Lesley’s Business Management program develops leaders who effect change. From Fortune 500 corporations to cultural organizations, to not-for-profit agencies to progressive and successful start ups, global business revolves around strong, socially-responsible leadership. Lesley provides students with the skills, knowledge and experience necessary to meet the challenges in this rapidly changing environment.
Lesley students benefit from small classes that enable rigorous discussion, faculty who are both active practitioners and skilled educators, and more than 400 hours of in-field and internship experiences that build their understanding, confidence and portfolios. First year classes provide a core foundation that prepares students to pursue areas of specialization. Classroom learning is enhanced with professional engagement beginning second semester of the freshman year. Through these experiences business students affirm their interests, gain authentic perspective and acquire skills essential for post graduate success.
Why is This Program Unique?
Located in one of the world’s business epicenters, and a hub for healthcare, finance, life sciences, sport marketing, technology, and education, Business Management students at Lesley benefit from learning in a robust marketplace. While the real-world learning opportunities are invaluable, Lesley faculty enhance these experiences with weekly seminars, ensuring that students connect theory and practice in ways that are only possible when class sizes average 16–20 people.
About the Curriculum
The major prepares students to meet the challenges of a dynamic and multicultural workplace. Students explore entrepreneurship and small business management with a particular focus on innovative and creative managerial decision-making. Ethical leadership is a core value of the major whether in organizations, communities, or the global marketplace.
The major emphasizes the development of skills in the areas of communication, innovative problem-solving, and technology. The curriculum encourages integration of the Liberal Arts to enhance students’ conceptual skills along with their ability to connect various disciplines to sound, transformative practice.

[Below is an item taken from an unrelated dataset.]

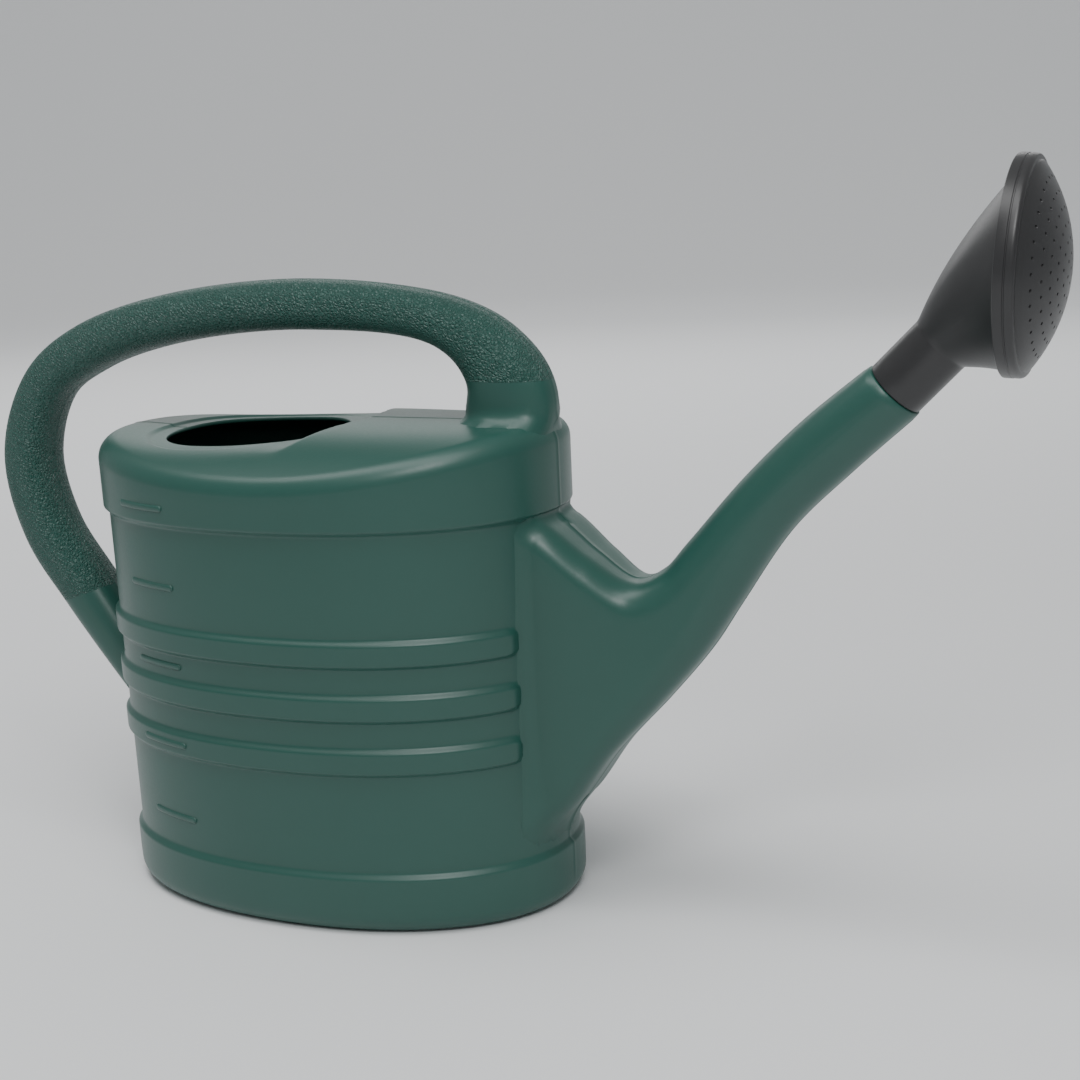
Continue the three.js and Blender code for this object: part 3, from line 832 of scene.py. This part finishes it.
def makeFace():
    inside = rose["lipRadius"] + rose["gap"]
    outside = inside + cap["skirtWall"]
    seat = rose["lipLength"] + rose["gap"]
    edge = seat + cap["wall"]
    corner = edge - cap["edge"]
    rim = outside - 0.1 * mm
    domeEdge = outside - cap["edge"]
    sphere = (domeEdge ** 2 + cap["dome"] ** 2) / (2 * cap["dome"])
    centre = edge + cap["dome"] - sphere

    def dome(radius, thinner):
        return radius, centre + math.sqrt((sphere - thinner) ** 2 - radius ** 2)

    innerEdge = rose["lipRadius"] - rose["wall"]
    profile = [dome(innerEdge * index / 12, cap["wall"]) for index in range(12)]
    profile += [(innerEdge, seat), (inside, seat), (inside, -cap["skirt"] + 0.4 * mm)]
    profile += [(inside + 0.4 * mm, -cap["skirt"]), (outside - 0.5 * mm, -cap["skirt"])]
    profile += [(outside - 0.12 * mm, -cap["skirt"] + 0.3 * mm), (outside, -cap["skirt"] + 0.8 * mm)]
    # A fine groove runs round the skirt
    profile += [(outside, -0.9 * mm), (outside - 0.35 * mm, -0.6 * mm), (outside - 0.35 * mm, -0.1 * mm)]
    profile += [(rim, 0.2 * mm), (rim, corner)]
    for index in range(1, 7):
        turn = index / 6 * math.radians(100)
        profile.append((rim - 2 * mm * (1 - math.cos(turn)), corner + 2.4 * mm * math.sin(turn)))
    profile.append(dome(domeEdge - 0.6 * mm, 0.35 * mm))
    profile += [dome((domeEdge - 1.2 * mm) * (1 - index / 16), 0) for index in range(17)]
    spun = bmesh.new()
    up = Vector((-roseAhead.z, 0, roseAhead.x))
    verts = [spun.verts.new(rimCentre + roseAhead * along + up * radius) for radius, along in profile]
    edges = [spun.edges.new(pair) for pair in zip(verts, verts[1:])]
    bmesh.ops.spin(spun, geom=verts + edges, cent=rimCentre, axis=roseAhead, angle=2 * math.pi,
                   steps=rose["columns"], use_merge=True, use_duplicate=False)
    piece = finishMesh("roseFace", spun, roseBlack, sharpAngle=cap["sharpAngle"])
    drills = bmesh.new()
    turn = roseAhead.to_track_quat("Z", "Y").to_matrix()
    for ring in range(cap["rings"] + 1):
        count = max(ring * 6, 1)
        for index in range(count):
            angle = 2 * math.pi * index / count
            base = rimCentre + up * ring * cap["pitch"] * math.cos(angle) + roseAhead * seat
            base.y -= ring * cap["pitch"] * math.sin(angle)
            drill = bmesh.ops.create_cone(
                drills, cap_ends=True, segments=cap["holeSides"], radius1=cap["holeRadius"],
                radius2=cap["holeRadius"], depth=2 * cap["dome"])["verts"]
            bmesh.ops.rotate(drills, verts=drill, cent=(0, 0, 0), matrix=turn)
            bmesh.ops.translate(drills, verts=drill, vec=base + roseAhead * cap["dome"])
    cutWith(piece, finishMesh("drills", drills, roseBlack))
    piece.data.set_sharp_from_angle(angle=math.radians(cap["sharpAngle"]))
    return piece


facePiece = makeFace()
print("face made", len(facePiece.data.polygons))


# What each piece rides on and stands for

for piece, node in ((tankPiece, "tank"), (handlePiece, "handle"), (spoutPiece, "spout")):
    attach(piece, "can")
    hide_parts(node)
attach(marksPiece, "can")
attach(funnelPiece, "rose")
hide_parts("rose_funnel")
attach(facePiece, "rose_cap")
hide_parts("rose_face")


# Floor, light and camera

studio = {"floorRadius": 4, "wallRadius": 3, "world": (0.86, 0.88, 0.89), "worldStrength": 0.4}


def makeFloor():
    material = bpy.data.materials.new("paleFloor")
    material.use_nodes = True
    shader = material.node_tree.nodes["Principled BSDF"]
    shader.inputs["Base Color"].default_value = (0.84, 0.85, 0.86, 1)
    shader.inputs["Roughness"].default_value = 0.8
    floor = bmesh.new()
    profile = [(0, 0), (1, 0), (studio["floorRadius"], 0)]
    for index in range(1, 13):
        turn = index / 12 * math.pi / 2.4
        profile.append((studio["floorRadius"] + studio["wallRadius"] * math.sin(turn),
                        studio["wallRadius"] * (1 - math.cos(turn))))
    verts = [floor.verts.new((radius, 0, height)) for radius, height in profile]
    edges = [floor.edges.new(pair) for pair in zip(verts, verts[1:])]
    bmesh.ops.spin(floor, geom=verts + edges, cent=(0, 0, 0), axis=(0, 0, 1), angle=2 * math.pi,
                   steps=64, use_merge=True, use_duplicate=False)
    piece = finishMesh("floor", floor, material)


def addSoftbox(name, place, target, size, energy):
    light = bpy.data.lights.new(name, "AREA")
    light.shape = "RECTANGLE"
    light.size, light.size_y = size
    light.energy = energy
    lamp = bpy.data.objects.new(name, light)
    bpy.context.collection.objects.link(lamp)
    lamp.location = place
    lamp.visible_camera = False
    lamp.rotation_mode = "QUATERNION"
    lamp.rotation_quaternion = (Vector(target) - Vector(place)).to_track_quat("-Z", "Y")


makeFloor()
aim = (0.05, 0, 0.2)
addSoftbox("keyBox", (0.9, -1.5, 1.9), aim, (0.9, 0.6), 21)
addSoftbox("topBox", (-0.1, -0.5, 2.3), aim, (2.8, 0.9), 36)
addSoftbox("backBox", (-0.9, 2.6, 1.25), aim, (3.4, 0.5), 10)
addSoftbox("wallBox", (-0.5, 1.4, 2.6), (-2.4, 4.6, 0.9), (3.2, 1.0), 60)

world = bpy.data.worlds.new("studio")
world.use_nodes = True
background = world.node_tree.nodes["Background"]
background.inputs["Color"].default_value = (*studio["world"], 1)
background.inputs["Strength"].default_value = studio["worldStrength"]
bpy.context.scene.world = world

camera = {"place": Vector((0.5401, -0.9103, 0.4213)), "target": Vector((0.1264, 0, 0.2055)),
          "roll": math.radians(-2.64), "lens": 62.56}
lens = bpy.data.cameras.new("camera")
lens.lens = camera["lens"]
lens.sensor_width = 36
lens.clip_start, lens.clip_end = 0.02, 60
viewer = bpy.data.objects.new("camera", lens)
bpy.context.collection.objects.link(viewer)
viewer.location = camera["place"]
viewer.rotation_mode = "QUATERNION"
looking = (camera["target"] - camera["place"]).to_track_quat("-Z", "Y")
viewer.rotation_quaternion = looking @ Quaternion((0, 0, 1), camera["roll"])
bpy.context.scene.camera = viewer
print("studio set")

Using these competencies, students learn to recognize, assess, and solve problems critical to organizational performance as well as seek out new ventures and strategic shifts. Students learn how technology is used by organizations to create competitive advantage, as well as how social and psychological factors influence professional development and organizational success.
Areas of Specialization
The flexibility of the program design allows students to pursue more in-depth study in areas of special interest.
Marketing Specialization
Designed for students seeking a greater understanding of the processes that impact competitive advantage, buyer behavior, and the creation of new markets in the global economy. Students learn about marketing strategies, technology, consumer perceptions and the value of research in identifying consumer segments, marketing new products, and increasing market share.
Not-for-Profit Specialization
The unique challenges of managing not-for-profit organizations, spanning economic development to social services are explored through cross-programmatic themes including managing a diverse workforce, organizational and professional ethics, and data analysis for effective decision-making. Students learn how to evaluate organizational effectiveness from the perspectives of multiple stakeholders.
Sport Management
Through this specialization, students cultivate knowledge of, and skills in, managing sports organizations across the private, public, and not-for-profit sectors. Students explore the complex demands placed on sports organizations including the challenges of balancing multiple organizational objectives as well as the connections among human behavior, motivation, and sport.
Arts Management
Managing arts organizations across private, public, and not-forprofit sectors is the focus of this specialization with an emphasis on the challenges of balancing diverse, and sometimes competing, goals. Core management competencies mixed with field experiences prepare students for leadership roles in the regional, national, and global arts community.
Featured Courses
CMGMT 1451 Foundations of Management
This course provides an introductory view of contemporary organizations and the impact of change in the workplace of the twenty-first century. Of particular note is the use of emerging technologies in business and community settings. Students learn about organizational environments, the processes for managing these environments, and the roles of individuals to achieve organizational goals. Students also acquire an understanding of the various functions of management and the importance of effective communication in the workplace. Current theories and methods to effectively plan and manage change in public, private, and non-profit sectors are examined. The changing nature of organizational leadership is explored with particular emphasis on the realities of a global society.
CMGMT 2455 Financial Accounting
Students learn the basic concepts needed to analyze the financial status of an organization, and learn to use financial analysis for managerial decisions. Through step-by-step procedures, students learn how to develop and use basic accounting tools starting with the creation of balance sheets and income statements to the completion of other accounting records to form a complete accounting system. Other topics covered are revenues and monetary assets, inventories and cost of sales, depreciation, working capital, consolidated statements, and useful ratios for financial analysis.